Quote exactly, and only, the lines from the one with "slider.position.set(74.6, -68.8, 4.15);" down to the one with "obj.parent = None", both included.
==== RECORDS SUPPLIED
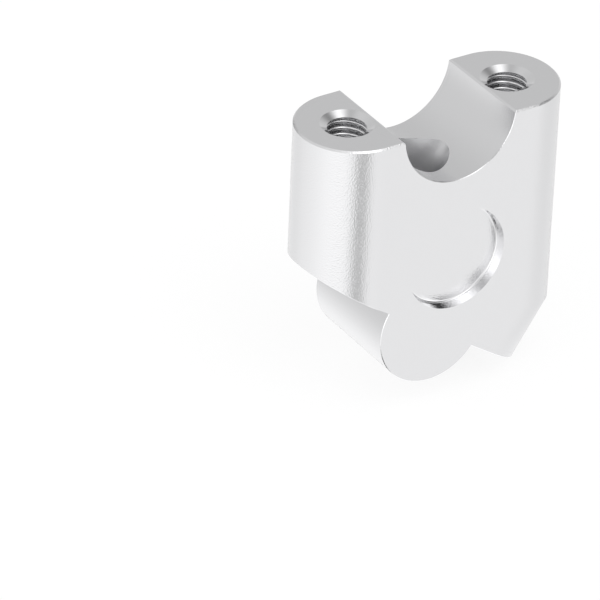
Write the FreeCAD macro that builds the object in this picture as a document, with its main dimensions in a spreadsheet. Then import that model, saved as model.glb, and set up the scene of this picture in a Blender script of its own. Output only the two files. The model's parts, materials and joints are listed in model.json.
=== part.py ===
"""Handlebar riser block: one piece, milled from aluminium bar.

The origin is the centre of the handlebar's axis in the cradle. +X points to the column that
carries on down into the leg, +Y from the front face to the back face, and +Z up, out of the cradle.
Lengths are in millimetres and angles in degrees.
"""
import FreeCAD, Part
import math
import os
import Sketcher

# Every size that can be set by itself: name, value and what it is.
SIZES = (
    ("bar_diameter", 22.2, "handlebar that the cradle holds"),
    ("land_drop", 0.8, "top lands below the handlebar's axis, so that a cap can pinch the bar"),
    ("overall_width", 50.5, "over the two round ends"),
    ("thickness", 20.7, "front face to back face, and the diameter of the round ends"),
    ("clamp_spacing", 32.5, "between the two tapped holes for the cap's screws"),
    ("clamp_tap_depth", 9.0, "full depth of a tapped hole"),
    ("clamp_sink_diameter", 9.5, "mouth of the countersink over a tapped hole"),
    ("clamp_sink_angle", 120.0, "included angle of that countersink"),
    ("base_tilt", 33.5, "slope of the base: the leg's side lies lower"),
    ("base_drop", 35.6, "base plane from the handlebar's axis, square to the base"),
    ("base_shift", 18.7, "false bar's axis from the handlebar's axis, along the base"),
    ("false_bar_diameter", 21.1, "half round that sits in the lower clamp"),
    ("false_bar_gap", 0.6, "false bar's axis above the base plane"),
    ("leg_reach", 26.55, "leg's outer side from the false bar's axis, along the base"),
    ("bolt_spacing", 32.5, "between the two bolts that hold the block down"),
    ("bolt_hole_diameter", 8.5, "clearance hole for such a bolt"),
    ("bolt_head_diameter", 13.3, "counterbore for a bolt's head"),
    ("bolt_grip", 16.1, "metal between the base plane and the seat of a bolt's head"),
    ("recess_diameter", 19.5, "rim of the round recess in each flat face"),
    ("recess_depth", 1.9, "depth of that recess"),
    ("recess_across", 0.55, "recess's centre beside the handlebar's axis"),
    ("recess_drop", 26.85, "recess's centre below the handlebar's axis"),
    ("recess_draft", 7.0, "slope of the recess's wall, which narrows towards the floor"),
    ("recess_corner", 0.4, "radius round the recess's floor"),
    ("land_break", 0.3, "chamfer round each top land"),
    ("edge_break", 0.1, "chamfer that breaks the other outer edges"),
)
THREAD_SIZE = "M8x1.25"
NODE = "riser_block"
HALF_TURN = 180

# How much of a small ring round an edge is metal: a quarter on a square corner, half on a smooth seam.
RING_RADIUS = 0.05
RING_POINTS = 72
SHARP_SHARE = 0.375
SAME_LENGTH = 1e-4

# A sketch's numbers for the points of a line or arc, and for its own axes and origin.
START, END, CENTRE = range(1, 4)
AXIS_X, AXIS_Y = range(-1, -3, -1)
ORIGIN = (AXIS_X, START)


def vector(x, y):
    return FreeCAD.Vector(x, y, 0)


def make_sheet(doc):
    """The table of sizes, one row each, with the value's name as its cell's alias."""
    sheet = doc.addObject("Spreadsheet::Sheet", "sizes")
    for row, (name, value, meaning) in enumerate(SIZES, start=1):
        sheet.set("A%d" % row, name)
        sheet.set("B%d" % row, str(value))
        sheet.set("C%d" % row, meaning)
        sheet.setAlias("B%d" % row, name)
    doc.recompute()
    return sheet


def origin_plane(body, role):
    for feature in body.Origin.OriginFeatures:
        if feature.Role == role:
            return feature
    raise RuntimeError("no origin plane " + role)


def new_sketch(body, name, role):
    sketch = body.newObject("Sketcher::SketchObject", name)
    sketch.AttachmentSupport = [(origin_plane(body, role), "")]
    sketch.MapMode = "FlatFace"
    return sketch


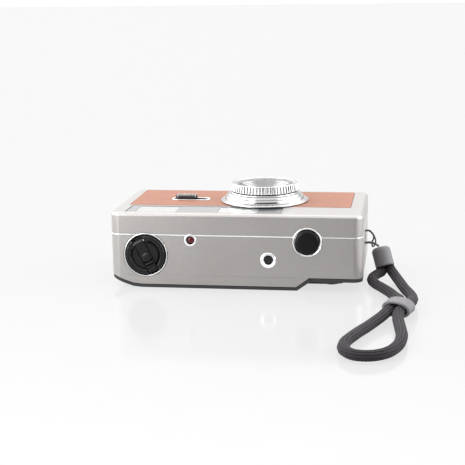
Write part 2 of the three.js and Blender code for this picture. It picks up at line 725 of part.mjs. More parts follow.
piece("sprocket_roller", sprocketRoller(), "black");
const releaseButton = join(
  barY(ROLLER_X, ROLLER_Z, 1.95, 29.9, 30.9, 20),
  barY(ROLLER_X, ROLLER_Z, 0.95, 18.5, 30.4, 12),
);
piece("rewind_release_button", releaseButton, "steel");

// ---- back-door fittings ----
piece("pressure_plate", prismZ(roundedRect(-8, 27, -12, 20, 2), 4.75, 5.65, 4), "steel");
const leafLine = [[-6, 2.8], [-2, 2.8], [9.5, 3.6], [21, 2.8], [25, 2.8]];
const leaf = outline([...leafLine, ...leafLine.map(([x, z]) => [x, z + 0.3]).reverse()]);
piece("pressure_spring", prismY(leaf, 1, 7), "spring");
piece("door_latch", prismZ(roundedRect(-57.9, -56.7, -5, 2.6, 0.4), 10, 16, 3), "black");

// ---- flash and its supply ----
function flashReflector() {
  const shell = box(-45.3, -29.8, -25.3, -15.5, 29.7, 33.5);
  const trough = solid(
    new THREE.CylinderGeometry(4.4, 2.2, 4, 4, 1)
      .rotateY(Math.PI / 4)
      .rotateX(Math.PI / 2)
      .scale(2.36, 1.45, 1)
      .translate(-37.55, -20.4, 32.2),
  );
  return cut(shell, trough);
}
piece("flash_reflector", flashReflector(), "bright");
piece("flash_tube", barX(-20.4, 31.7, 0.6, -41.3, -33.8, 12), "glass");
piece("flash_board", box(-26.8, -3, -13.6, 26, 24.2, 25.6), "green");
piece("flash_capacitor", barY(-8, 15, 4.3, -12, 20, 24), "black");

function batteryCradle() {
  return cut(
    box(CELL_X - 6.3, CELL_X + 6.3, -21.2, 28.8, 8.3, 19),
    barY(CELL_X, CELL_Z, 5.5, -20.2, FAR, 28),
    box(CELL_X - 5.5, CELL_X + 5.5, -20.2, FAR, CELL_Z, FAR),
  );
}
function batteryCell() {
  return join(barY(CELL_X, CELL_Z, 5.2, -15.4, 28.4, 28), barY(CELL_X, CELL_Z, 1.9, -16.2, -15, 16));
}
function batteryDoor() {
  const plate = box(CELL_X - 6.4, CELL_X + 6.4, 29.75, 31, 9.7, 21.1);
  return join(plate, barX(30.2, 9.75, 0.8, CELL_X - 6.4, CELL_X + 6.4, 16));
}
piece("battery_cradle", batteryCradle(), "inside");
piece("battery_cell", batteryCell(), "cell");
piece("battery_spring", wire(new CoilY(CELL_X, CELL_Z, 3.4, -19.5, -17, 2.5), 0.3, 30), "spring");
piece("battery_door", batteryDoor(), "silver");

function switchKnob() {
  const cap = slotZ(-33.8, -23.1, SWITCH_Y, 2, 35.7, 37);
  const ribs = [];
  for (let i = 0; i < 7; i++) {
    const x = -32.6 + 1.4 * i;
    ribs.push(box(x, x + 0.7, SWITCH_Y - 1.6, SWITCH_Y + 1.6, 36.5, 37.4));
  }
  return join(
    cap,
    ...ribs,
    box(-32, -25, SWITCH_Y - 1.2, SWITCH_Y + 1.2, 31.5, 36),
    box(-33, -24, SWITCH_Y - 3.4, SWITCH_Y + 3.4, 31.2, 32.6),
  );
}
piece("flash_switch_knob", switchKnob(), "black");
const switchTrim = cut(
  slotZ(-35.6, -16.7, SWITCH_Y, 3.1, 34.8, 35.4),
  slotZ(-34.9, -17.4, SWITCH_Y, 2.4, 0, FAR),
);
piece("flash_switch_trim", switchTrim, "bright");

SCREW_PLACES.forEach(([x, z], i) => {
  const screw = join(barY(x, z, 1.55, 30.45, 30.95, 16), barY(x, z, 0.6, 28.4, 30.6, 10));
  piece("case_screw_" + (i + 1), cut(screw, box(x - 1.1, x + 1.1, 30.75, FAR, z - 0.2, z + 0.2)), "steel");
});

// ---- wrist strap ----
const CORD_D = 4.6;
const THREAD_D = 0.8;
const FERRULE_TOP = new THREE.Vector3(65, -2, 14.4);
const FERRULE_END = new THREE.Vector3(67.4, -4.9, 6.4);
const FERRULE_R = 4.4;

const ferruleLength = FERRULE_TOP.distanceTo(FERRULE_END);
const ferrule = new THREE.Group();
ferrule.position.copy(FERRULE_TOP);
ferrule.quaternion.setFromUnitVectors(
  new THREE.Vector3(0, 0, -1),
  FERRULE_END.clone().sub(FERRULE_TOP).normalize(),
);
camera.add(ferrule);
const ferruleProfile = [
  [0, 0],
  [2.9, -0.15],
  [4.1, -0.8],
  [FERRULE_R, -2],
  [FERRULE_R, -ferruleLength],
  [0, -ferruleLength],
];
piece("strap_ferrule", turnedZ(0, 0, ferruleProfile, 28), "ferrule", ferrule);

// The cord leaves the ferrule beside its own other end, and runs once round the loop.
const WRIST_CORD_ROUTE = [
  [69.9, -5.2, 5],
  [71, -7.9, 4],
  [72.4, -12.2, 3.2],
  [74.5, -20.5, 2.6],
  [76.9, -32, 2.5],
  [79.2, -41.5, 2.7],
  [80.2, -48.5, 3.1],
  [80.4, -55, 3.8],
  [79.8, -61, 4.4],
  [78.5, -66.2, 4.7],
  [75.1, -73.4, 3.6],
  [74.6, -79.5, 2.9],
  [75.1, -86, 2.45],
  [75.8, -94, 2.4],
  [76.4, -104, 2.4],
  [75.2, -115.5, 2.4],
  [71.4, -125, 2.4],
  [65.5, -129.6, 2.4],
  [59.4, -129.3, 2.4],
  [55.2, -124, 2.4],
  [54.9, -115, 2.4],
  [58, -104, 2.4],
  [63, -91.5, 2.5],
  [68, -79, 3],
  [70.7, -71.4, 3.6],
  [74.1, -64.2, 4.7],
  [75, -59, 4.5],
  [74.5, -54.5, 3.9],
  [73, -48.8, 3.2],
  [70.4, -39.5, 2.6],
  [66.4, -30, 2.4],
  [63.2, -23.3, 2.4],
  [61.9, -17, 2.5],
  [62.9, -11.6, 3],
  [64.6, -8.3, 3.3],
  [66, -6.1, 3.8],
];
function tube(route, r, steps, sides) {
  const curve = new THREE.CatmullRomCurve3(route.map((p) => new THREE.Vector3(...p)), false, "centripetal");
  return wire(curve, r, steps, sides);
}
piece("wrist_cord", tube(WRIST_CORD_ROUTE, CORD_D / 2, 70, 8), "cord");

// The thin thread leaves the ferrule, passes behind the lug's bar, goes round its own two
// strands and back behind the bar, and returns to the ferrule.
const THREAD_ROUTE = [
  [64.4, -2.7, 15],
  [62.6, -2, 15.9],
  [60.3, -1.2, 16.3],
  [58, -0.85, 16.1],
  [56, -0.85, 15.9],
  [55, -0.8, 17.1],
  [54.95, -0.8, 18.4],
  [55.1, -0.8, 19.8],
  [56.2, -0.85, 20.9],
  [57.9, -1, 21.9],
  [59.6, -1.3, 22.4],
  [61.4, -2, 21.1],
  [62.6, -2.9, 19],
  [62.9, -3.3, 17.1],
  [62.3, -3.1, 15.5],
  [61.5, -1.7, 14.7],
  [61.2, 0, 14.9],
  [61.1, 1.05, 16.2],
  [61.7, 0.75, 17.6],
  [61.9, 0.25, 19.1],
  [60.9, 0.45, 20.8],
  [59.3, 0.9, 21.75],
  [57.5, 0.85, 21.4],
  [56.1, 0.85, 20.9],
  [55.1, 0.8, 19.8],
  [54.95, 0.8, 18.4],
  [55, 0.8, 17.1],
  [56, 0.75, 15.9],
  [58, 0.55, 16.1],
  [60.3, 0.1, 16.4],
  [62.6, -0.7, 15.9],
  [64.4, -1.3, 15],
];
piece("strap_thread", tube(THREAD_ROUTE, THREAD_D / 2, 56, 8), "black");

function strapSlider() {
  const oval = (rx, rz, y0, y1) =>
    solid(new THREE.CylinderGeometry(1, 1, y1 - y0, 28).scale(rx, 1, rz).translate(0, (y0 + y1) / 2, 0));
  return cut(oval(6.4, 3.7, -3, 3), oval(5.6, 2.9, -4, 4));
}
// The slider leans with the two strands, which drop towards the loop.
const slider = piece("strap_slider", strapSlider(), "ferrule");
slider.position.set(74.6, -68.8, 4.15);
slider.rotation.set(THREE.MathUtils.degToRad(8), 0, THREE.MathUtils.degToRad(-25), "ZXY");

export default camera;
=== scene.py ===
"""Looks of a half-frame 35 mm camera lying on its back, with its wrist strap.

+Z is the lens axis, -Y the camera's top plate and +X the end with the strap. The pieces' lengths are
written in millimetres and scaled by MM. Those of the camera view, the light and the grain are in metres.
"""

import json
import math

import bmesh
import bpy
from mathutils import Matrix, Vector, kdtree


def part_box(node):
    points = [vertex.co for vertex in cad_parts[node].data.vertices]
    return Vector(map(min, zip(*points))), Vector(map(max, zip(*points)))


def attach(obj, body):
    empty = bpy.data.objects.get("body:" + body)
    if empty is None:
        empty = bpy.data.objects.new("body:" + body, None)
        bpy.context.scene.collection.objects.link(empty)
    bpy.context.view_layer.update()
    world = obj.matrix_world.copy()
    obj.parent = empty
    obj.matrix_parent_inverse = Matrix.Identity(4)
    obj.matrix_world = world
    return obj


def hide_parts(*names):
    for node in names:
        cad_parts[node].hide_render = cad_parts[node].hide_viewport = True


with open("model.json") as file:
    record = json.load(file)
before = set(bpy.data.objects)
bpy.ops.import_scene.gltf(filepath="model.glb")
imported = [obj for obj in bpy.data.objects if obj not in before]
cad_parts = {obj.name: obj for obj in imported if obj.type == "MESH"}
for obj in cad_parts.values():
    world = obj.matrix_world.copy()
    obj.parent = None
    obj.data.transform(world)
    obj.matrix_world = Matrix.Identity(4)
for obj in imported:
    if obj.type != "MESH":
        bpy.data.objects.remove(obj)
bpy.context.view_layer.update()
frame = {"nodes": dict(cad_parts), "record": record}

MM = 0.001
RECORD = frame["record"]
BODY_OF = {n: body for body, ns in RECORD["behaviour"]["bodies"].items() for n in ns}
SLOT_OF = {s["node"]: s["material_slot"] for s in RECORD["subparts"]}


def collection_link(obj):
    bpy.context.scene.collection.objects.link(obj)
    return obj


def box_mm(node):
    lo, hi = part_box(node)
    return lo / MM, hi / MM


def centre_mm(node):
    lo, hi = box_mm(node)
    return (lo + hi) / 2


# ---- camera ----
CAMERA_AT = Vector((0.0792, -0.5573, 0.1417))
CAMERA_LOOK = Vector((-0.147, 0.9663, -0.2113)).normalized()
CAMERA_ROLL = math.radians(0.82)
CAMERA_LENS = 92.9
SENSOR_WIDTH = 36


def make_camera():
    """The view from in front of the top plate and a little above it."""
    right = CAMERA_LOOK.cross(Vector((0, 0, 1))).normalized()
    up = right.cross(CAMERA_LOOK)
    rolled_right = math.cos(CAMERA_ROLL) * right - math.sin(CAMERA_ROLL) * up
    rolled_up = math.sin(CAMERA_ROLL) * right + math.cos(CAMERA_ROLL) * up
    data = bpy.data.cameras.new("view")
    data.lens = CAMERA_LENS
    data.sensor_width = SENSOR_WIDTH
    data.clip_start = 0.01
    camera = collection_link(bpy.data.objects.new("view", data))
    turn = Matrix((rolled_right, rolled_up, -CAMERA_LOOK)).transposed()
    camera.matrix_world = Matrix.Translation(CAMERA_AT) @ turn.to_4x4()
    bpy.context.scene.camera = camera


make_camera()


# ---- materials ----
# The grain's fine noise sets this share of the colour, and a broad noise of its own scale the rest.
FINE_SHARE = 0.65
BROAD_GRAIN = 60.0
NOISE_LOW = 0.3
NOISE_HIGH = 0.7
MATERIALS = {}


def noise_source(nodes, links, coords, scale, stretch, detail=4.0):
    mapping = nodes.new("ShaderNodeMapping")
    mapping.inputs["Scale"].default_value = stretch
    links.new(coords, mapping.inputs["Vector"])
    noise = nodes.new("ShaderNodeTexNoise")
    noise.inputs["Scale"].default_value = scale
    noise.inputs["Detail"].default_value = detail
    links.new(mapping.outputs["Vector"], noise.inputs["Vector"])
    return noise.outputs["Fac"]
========
• [EXERCISE OUTPUT]
slider.position.set(74.6, -68.8, 4.15);
slider.rotation.set(THREE.MathUtils.degToRad(8), 0, THREE.MathUtils.degToRad(-25), "ZXY");

export default camera;
=== scene.py ===
"""Looks of a half-frame 35 mm camera lying on its back, with its wrist strap.

+Z is the lens axis, -Y the camera's top plate and +X the end with the strap. The pieces' lengths are
written in millimetres and scaled by MM. Those of the camera view, the light and the grain are in metres.
"""

import json
import math

import bmesh
import bpy
from mathutils import Matrix, Vector, kdtree


def part_box(node):
    points = [vertex.co for vertex in cad_parts[node].data.vertices]
    return Vector(map(min, zip(*points))), Vector(map(max, zip(*points)))


def attach(obj, body):
    empty = bpy.data.objects.get("body:" + body)
    if empty is None:
        empty = bpy.data.objects.new("body:" + body, None)
        bpy.context.scene.collection.objects.link(empty)
    bpy.context.view_layer.update()
    world = obj.matrix_world.copy()
    obj.parent = empty
    obj.matrix_parent_inverse = Matrix.Identity(4)
    obj.matrix_world = world
    return obj


def hide_parts(*names):
    for node in names:
        cad_parts[node].hide_render = cad_parts[node].hide_viewport = True


with open("model.json") as file:
    record = json.load(file)
before = set(bpy.data.objects)
bpy.ops.import_scene.gltf(filepath="model.glb")
imported = [obj for obj in bpy.data.objects if obj not in before]
cad_parts = {obj.name: obj for obj in imported if obj.type == "MESH"}
for obj in cad_parts.values():
    world = obj.matrix_world.copy()
    obj.parent = None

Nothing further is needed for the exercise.